Forsberg briefly worked as an artistic consultant to the new enterprise, on the invitation of Patinkin, but with little enthusiasm. She was feeling wounded: After all these years, there was a sanctioned training program at Second City, and it wasn’t hers.

At first, the Conservatory was no threat to Players Workshop. Alexander and Forsberg signed an agreement allowing her continued use of the Second City name, and a mutually beneficial relationship developed. “We sent our graduating students to the Conservatory and they sent us their beginners,” says Linnea Forsberg. “They wound up being the professional school and we wound up being the starter school, and it worked out really well.”

That arrangement ended abruptly in 1992, when the Conservatory became the Second City Training Center and expanded to include beginning classes. The Children’s Theater had been cut loose a few years earlier–there were “quality control” issues, says Alexander–and now Players had no remaining ties with Second City. The two, in fact, were suddenly competitors.

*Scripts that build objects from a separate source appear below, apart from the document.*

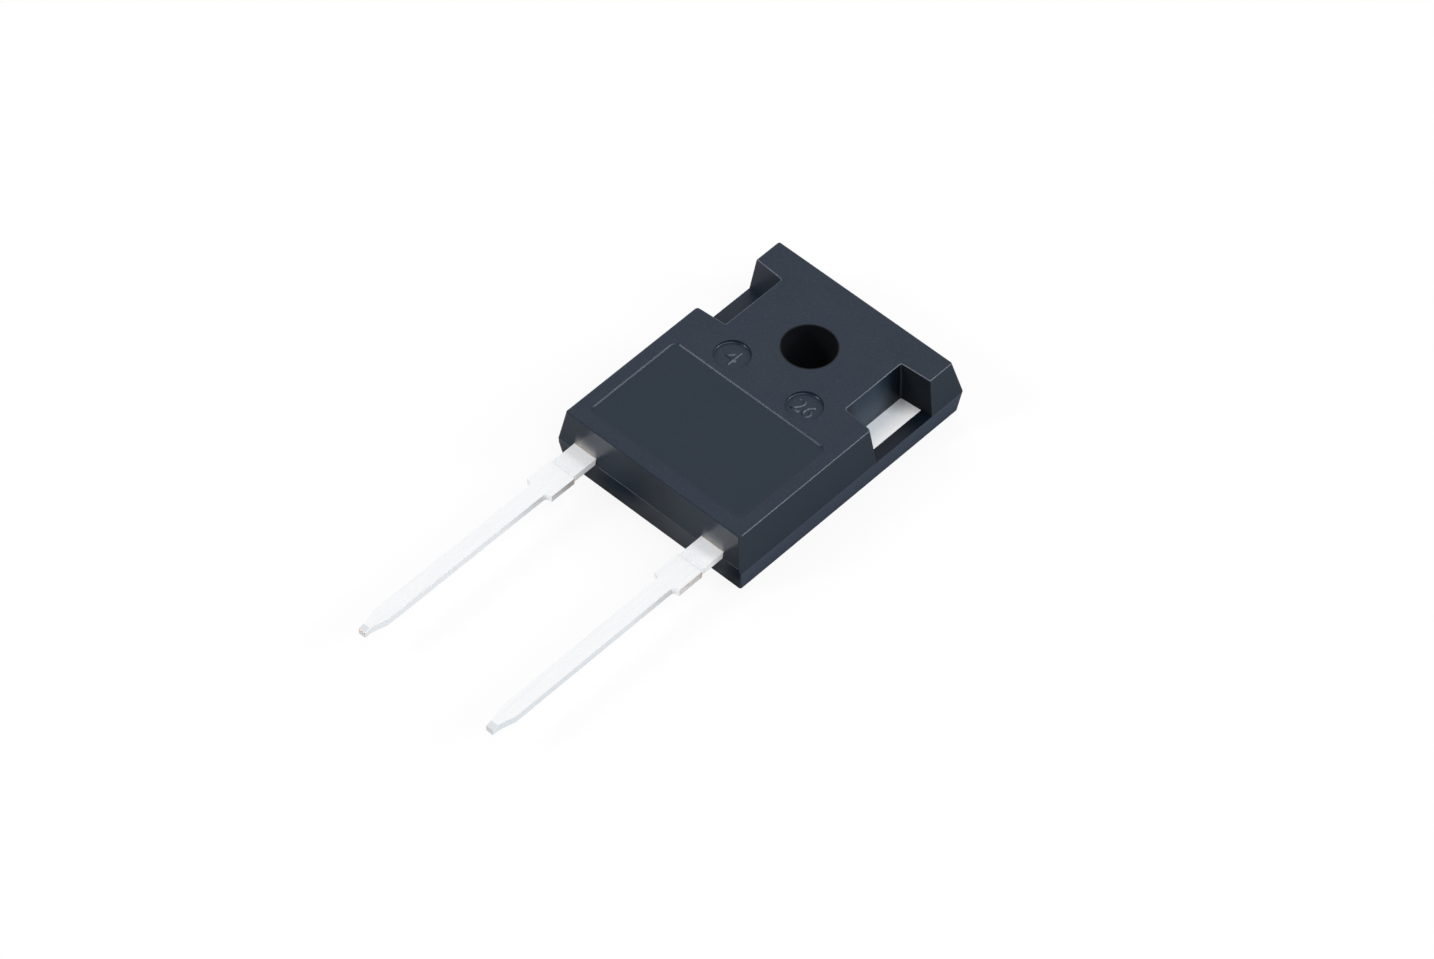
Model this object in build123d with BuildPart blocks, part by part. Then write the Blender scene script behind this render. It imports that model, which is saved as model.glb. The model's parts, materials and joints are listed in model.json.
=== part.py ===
"""Silicon carbide Schottky diode in a two-lead TO-247 package.

Frame, in millimetres: the origin is on the axis of the screw hole, in the heat-sink face. +Z points
up out of the marked face and +Y to the end with the screw hole, so the leads run towards -Y. Lead 1,
the cathode, is at -X and lead 2, the anode, at +X.
"""
import os
from math import radians, tan

from build123d import *

# ---------------------------------------------------------------- moulded body
body_length = 21.02             # over the parting lines of the two ends
body_width = 15.70              # over the parting lines of the two sides
body_height = 4.98              # heat-sink face to marked face
hole_to_far_end = 6.10          # screw hole's axis to the far end's parting line
hole_diameter = 3.66            # clears an M3.5 screw
side_draft_lower = 7.9          # degrees, below the side parting line
side_draft_upper = 8.1          # degrees, above it
front_draft_lower = 9.7         # lead end, below its parting line
front_draft_upper = 7.1         # lead end, above it
far_draft_lower = 3.5           # hole end, below its parting line
far_draft_upper = 15.2          # hole end, above it: the steepest face
corner_radius = 0.15            # upright corners of the moulding
top_edge_radius = 0.07          # rim of the marked face

# ---------------------------------------------------------------- side notches
notch_depth_top = 2.31          # side's top edge to the inner wall, in the marked face
notch_depth_shelf = 2.47        # side parting line to the inner wall, on the shelf
notch_far_top = 2.99            # hole's axis to the far end of the inner wall, in the marked face
notch_far_shelf = 2.87          # the same on the shelf
notch_near_top = 2.29           # hole's axis to the wall's lead-side end, in the marked face
notch_near_shelf = 1.92         # the same on the shelf: this end has the most draft
notch_flare = 4.1               # degrees that each end wall opens outwards
notch_inner_radius = 0.15       # between the inner wall and the end walls
notch_outer_radius = 0.24       # upright edge on the lead side of the notch

# ---------------------------------------------------------------- marked face
panel_width = 12.96             # recessed panel for the marking
panel_length = 8.05
panel_to_hole = 5.53            # screw hole's axis to the panel's far edge
panel_depth = 0.07
panel_corner_radius = 0.45
disc_diameter = 2.48            # ejector-pin marks
disc_spacing = 6.16
disc_to_hole = 3.885
disc_depth = 0.22

# ---------------------------------------------------------------- leads
lead_pitch = 10.88
lead_thickness = 0.56
lead_level = 2.41               # underside of the leads, and the lead end's parting line
lead_length = 19.90             # lead end's parting line to the tip
root_width = 1.87               # from the body to the cut of the tie bar
root_length = 2.03
collar_width = 2.11             # where the tie bar was cut through
collar_end = 4.12               # parting line to the shoulders
blade_width = 1.20
shoulder_radius = 0.28
taper_length = 1.15             # over which the blade narrows
taper_radius = 1.20
tip_width = 0.56
tip_length = 0.55               # narrowed end, past the taper
tip_bevel_length = 0.45
tip_bevel_depth = 0.12

# ---------------------------------------------------------------- heat-sink tab
tab_thickness = 1.95            # its top is level with the side parting line
tab_width = 13.74
tab_offset = 0.11               # the tab's middle stands this far to the anode side
tab_to_far_end = 1.20           # far end's parting line to the tab's far edge
tab_to_lead_end = 2.92          # lead end's parting line to the tab's near edge
tab_hole_diameter = 7.20        # filled with epoxy round the screw hole
tab_corner_chamfer = 0.60
lock_step_height = 0.80         # the exposed pad is coined smaller up to this height
lock_step_width = 0.25
groove_width = 0.60             # cross groove that grips the epoxy
groove_depth = 0.30
groove_to_hole = 5.20

# ---------------------------------------------------------------- inside the epoxy
neck_width = 2.40               # cathode lead inside the body
neck_foot = 0.30                # flat stretch next to the tab
neck_run = 1.05                 # stretch over which it climbs to the lead level
neck_bend_radius = 0.50
post_width = 8.40               # anode bond post
post_length = 2.30
post_inset = 0.75               # lead end's parting line to the post's near edge
post_corner_radius = 0.30
die_size = 3.60
die_thickness = 0.35
die_to_tab_edge = 3.80          # tab's near edge to the chip's centre
solder_thickness = 0.06
solder_margin = 0.15            # solder stands out this far round the chip
wire_count = 3
wire_diameter = 0.40
wire_spacing = 0.95
foot_length = 1.10              # wedge bond, flattened from the wire
foot_width = 0.56
foot_height = 0.32
foot_corner = 0.14
foot_past_die_centre = 0.60
wire_rise = 0.70                # loop's axis over the post
wire_angle = 45                 # degrees, how steeply the wire leaves its feet
wire_bend_radius = 0.60

# ---------------------------------------------------------------- worked-out places
far_y = hole_to_far_end
front_y = hole_to_far_end - body_length
half_width = body_width / 2
side_parting = tab_thickness
front_parting = lead_level
past = 1.0                      # a cutting shape reaches this far past what it cuts
tab_far_y = far_y - tab_to_far_end
tab_front_y = front_y + tab_to_lead_end
die_y = tab_front_y + die_to_tab_edge
cathode_x = -lead_pitch / 2
anode_x = lead_pitch / 2
inner_y = front_y + post_inset  # where a lead's blank begins, inside the body
tip_y = front_y - lead_length
lead_top = lead_level + lead_thickness
solder_top = tab_thickness + solder_thickness
die_top = solder_top + die_thickness


# ---------------------------------------------------------------- shared shapes
def drawn_back(height, draft):
    """How far a face with this draft moves back over this height."""
    return height * tan(radians(draft))


def is_upright(edge):
    """True for an edge that runs up the drafted walls of the moulding."""
    return abs(edge.tangent_at(0.5).Z) > 0.9


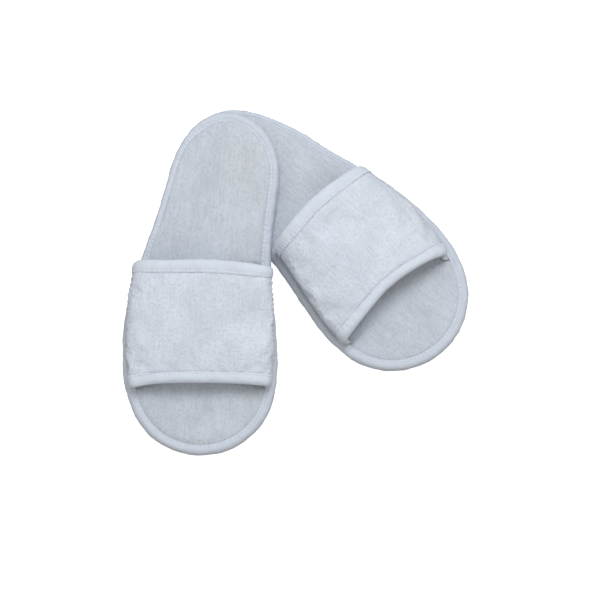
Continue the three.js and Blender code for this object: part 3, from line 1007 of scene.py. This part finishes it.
def makeUpperTape(foot, which):
    look = tapes[which]
    seed = pair[foot]["seed"] + look["seed"]
    across, u = evenAcross(foot, tapes["start"], 1 - tapes["start"], tapes["columns"])
    section = tapes["outer"] + tapes["fold"] + tapes["inner"] + tapes["inside"]
    profile = smoothLine(section, tapes["points"], closed=True)
    distance, height = profile[:, 0] * look["width"], profile[:, 1]
    along = tapeAlong(look["edge"], distance)
    points, normals = upperGrid(foot, across, along)
    u2, side2 = np.meshgrid(u, np.arange(tapes["points"]) * tapes["pointGap"])
    v2 = np.broadcast_to(along[:, None] * upperLength, u2.shape)
    relief = clothRelief(foot, u2, v2, across) * cloth["tapeCalm"] * ease(toSide(across), 0.14, 0.18)
    # only the sides that show ripple, outwards on the outer face and inwards on the inner one
    shown = ((height > 0.45) | (height < -3.9) | (profile[:, 0] < 0.05)).astype(float)[:, None]
    nearSeam = np.exp(-((distance - tapes["seam"] * look["width"]) / 1.8) ** 2)[:, None]
    stitch = np.cos(2 * math.pi * u2 / edging["stitchPitch"]) * nearSeam
    ripple = 0.30 * softNoise(u2, side2, 6, seed) + 0.16 * softNoise(u2, side2, 2.6, seed + 2)
    ripple -= 0.16 * stitch
    sign = np.where(height > -1.8, 1, -1)[:, None]
    taper = tapeTaper(across)
    deep = np.where(height[:, None] < 0, tuck(across), 1.0) * taper
    offset = height[:, None] * deep + relief + ripple * shown * sign * taper
    loops = (points + normals * offset[..., None]).swapaxes(0, 1)
    faces = sweepFaces(tapes["columns"], tapes["points"], False)
    addPiece(f"{which}_tape", foot, loops, faces, upperTape, f"{which}_band")


def bandThread(foot, which, name, node, height, up):
    # the seam's thread on the tape's outer face (up 1) or its inner face (up -1)
    look = tapes[which]
    _, u = evenAcross(foot, tapes["start"], 1 - tapes["start"], 4)
    count = int(u[-1] / edging["stitchPitch"]) * thread["perStitch"]
    start = tapes["start"] + tapes["threadInset"]
    across, u = evenAcross(foot, start, 1 - start, count)
    along = tapeAlong(look["edge"], look["width"] * tapes["seam"])
    points, normals = upperGrid(foot, across, np.array([along]))
    points, normals = points[0], normals[0]
    relief = clothRelief(foot, u, along * upperLength + 0 * u, across) * cloth["tapeCalm"]
    relief = relief * ease(toSide(across), 0.14, 0.18)
    deep = tapeTaper(across) * (1 if up > 0 else tuck(across))
    dip = thread["bandDip"] * (1 - stitchRise(2 * math.pi * u / edging["stitchPitch"]))
    centres = points + normals * (height * deep + relief - up * dip)[:, None]
    ahead = unit(np.gradient(centres, axis=0))
    sideways = unit(np.cross(ahead, normals))
    loops = threadLoops(centres, np.cross(sideways, ahead), sideways)
    addPiece(name, foot, loops, sweepFaces(len(u), thread["sides"], False), sewingThread, node)


for foot in pair:
    terry, width = makeLayer(foot, "terry_upper", "upper_shell", "shell", upperTerry, outer=True)
    wadding, _ = makeLayer(foot, "upper_wadding", "upper_padding", "wadding", foam)
    backing, width = makeLayer(foot, "upper_backing", "upper_lining", "backing", upperBacking)
    for which in ("toe", "instep"):
        makeUpperTape(foot, which)
        bandThread(foot, which, f"{which}_stitches", f"{which}_needle_thread", thread["bandTop"], 1)
        bandThread(foot, which, f"{which}_understitches", f"{which}_bobbin_thread", thread["bandUnder"], -1)
    print(f"{foot} upper made")

studio = {
    "floorGlow": 0.90, "floorColour": (0.9, 0.9, 0.9), "floorReach": 6.0, "floorDrop": 0.0002,
    "sky": (1.0, 0.99, 0.985), "ground": (0.10, 0.105, 0.12), "skyStrength": 0.62,
    "key": {"colour": (0.88, 0.95, 1.0), "power": 11.5, "size": 0.8, "from": (0.34, 0.46, 1.45)},
    "camera": {
        "azimuth": -20.4, "elevation": 80.0, "distance": 2.0, "lens": 148.0, "sensor": 36.0,
        "target": (0.01298, -0.03623, 0.0),
    },
}


def makeFloor():
    mesh = bpy.data.meshes.new("floor")
    reach = studio["floorReach"]
    corners = [(-reach, -reach, 0), (reach, -reach, 0), (reach, reach, 0), (-reach, reach, 0)]
    mesh.from_pydata(corners, [], [(0, 1, 2, 3)])
    floor = bpy.data.objects.new("floor", mesh)
    putIn(floor)
    floor.location.z = -studio["floorDrop"]
    material, shader = newMaterial("paleFloor", 0.9)
    shader.inputs["Base Color"].default_value = (*studio["floorColour"], 1)
    shader.inputs["Emission Color"].default_value = (1, 1, 1, 1)
    shader.inputs["Emission Strength"].default_value = studio["floorGlow"]
    mesh.materials.append(material)
    floor.visible_diffuse = False  # the floor's glow stays off the slippers' sides


def makeLamp(name, look):
    lamp = bpy.data.lights.new(name, "AREA")
    lamp.energy = look["power"]
    lamp.color = look["colour"]
    lamp.shape = "DISK"
    lamp.size = look["size"]
    holder = bpy.data.objects.new(name, lamp)
    holder.location = look["from"]
    holder.rotation_mode = "QUATERNION"
    holder.rotation_quaternion = (-Vector(look["from"])).to_track_quat("-Z", "Y")
    putIn(holder)


def makeCamera():
    look = studio["camera"]
    azimuth, elevation = math.radians(look["azimuth"]), math.radians(look["elevation"])
    back = Vector((
        math.sin(azimuth) * math.cos(elevation),
        -math.cos(azimuth) * math.cos(elevation),
        math.sin(elevation),
    ))
    camera = bpy.data.objects.new("camera", bpy.data.cameras.new("camera"))
    camera.data.lens = look["lens"]
    camera.data.sensor_width = look["sensor"]
    camera.location = Vector(look["target"]) + back * look["distance"]
    camera.rotation_mode = "QUATERNION"
    camera.rotation_quaternion = (-back).to_track_quat("-Z", "Y")
    putIn(camera)
    bpy.context.scene.camera = camera


makeFloor()
makeLamp("keyLight", studio["key"])
makeCamera()
world = bpy.data.worlds.new("studio")
world.use_nodes = True
way = addNode(world, "ShaderNodeTexCoord").outputs["Generated"]
up = addNode(world, "ShaderNodeSeparateXYZ", Vector=way).outputs["Z"]
around = blendColour(world, remap(world, up, -0.1, 0.3), studio["ground"], studio["sky"])
background = world.node_tree.nodes["Background"]
world.node_tree.links.new(around, background.inputs["Color"])
background.inputs["Strength"].default_value = studio["skyStrength"]
bpy.context.scene.world = world
bpy.context.scene.view_settings.view_transform = "Standard"
print("studio made")
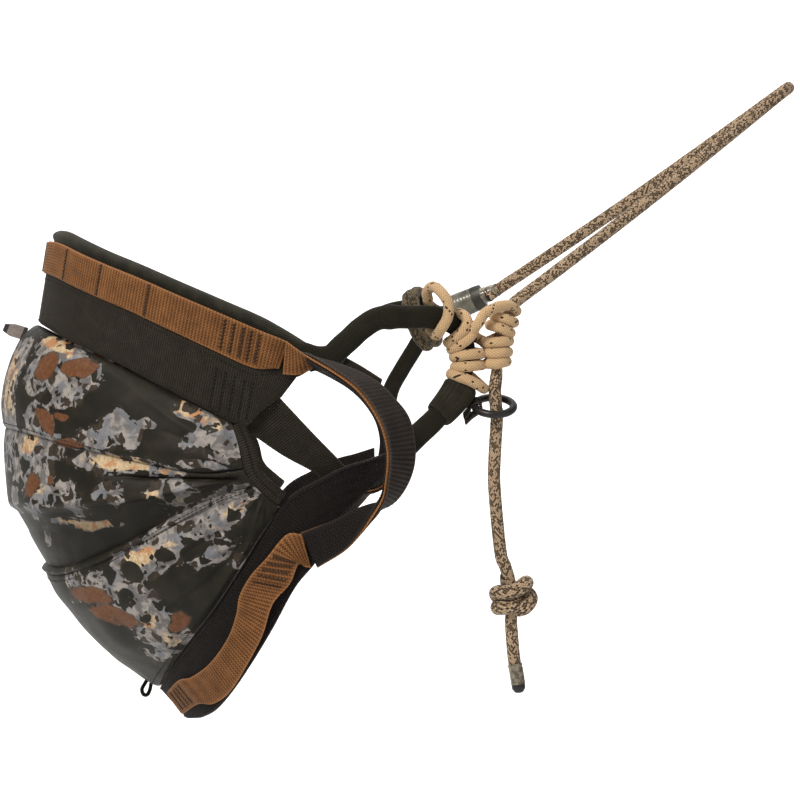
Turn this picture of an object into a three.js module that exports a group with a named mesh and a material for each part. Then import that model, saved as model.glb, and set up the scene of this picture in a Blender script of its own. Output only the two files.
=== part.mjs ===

It was a blow from which Players Workshop has yet to recover, and for which Forsberg has never forgiven Second City. But for the theater’s managers, it was a business decision they had to make.

“What we were looking to do was create a beginning program that led more clearly into our advanced program,” says Anne Libera, then business manager of the training center. “There [was] discomfort in the idea that you’re sending everyone who calls you to a program that you have no artistic control over.” And from a purely financial perspective, she adds, “If you’re a restaurant and everyone is calling you and saying, ‘We want your chicken,’ you don’t send them to another restaurant.” Those who wanted to study in the glow of Second City’s mystique now found their way not to Players, but to the Second City Training Center.

Hemorrhaging students and bouncing through several locations, Players Workshop also had to compete with newcomers to the scene, notably Improv Olympic and Annoyance Theatre.

In 1997 came a lifeline in the form of Roath, a Players Workshop graduate from the 1970s who became an enthusiastic managing director. He drove student numbers back up and established a division doing corporate gigs. But this corporate division had a downside: It heightened tensions with Second City managers, who claimed that clients were confused about the group’s connection to Second City, even though Roath insists that when out on corporate work he operated simply as “Players Workshop.” More confused are countless would-be students who call one school expecting the other.

Josephine Forsberg, who has retired from full-time teaching, was mostly absent from this year’s discussions about whether Players Workshop of the Second City would keep its name intact. Second City exec Joe Keefe and Stephen Roath hollered at each other on the phone about stolen gigs; Second City co-owner Alexander and producer Kelly Leonard weighed the need to protect a profitable trademark against respect for a member of the theater’s old guard; Leonard and Linnea Forsberg, now Players Workshop president, discussed what kind of safety net the workshop would need to let go of its Second City identity.

But ultimately the prospect of losing even a symbolic connection to the world’s most famous comedy theater was too distressing for Forsberg to accept, and Second City decided not to press its claim.

“It’s a dream of mine to have a peaceful relationship between Players Workshop and Second City,” de Maat said at one point during the months of negotiations, and that has more or less come true: Second City pledged to help Players with marketing, help it re-establish a reputation as a nurturing environment in which to study an often-intimidating art form. Players Workshop promised to take greater pains to keep its identity distinct from Second City’s.

“I’m not looking for a multimillion-dollar business,” says Linnea Forsberg. “We’re looking to have Players Workshop exist, to have it out there. It is offering something different. . . . People have gained whole careers, whole changes in life and attitude from it. I think it still deserves to be out there.”

De Maat has another dream, more elusive than the first: “I want Josephine to be at peace with her history at Second City.”

Forsberg is not at peace. “Do you know how it feels,” she asks more than once, “to have your whole life discounted? People don’t even know who I am.”

But she also has plenty of memories–hours spent developing a new art form, coaxing tentative beginners out of their shells, watching her best and brightest soar on stage–that bring a wide smile to her face.

“Second City . . . really was a beautiful place,” she says, recalling the magic of those early years. “Beautiful things were going on there. I loved it. That’s why I hung on, because I was trying to save the art form.

“We save it here,” she says of the Players Workshop. “It’s saved.”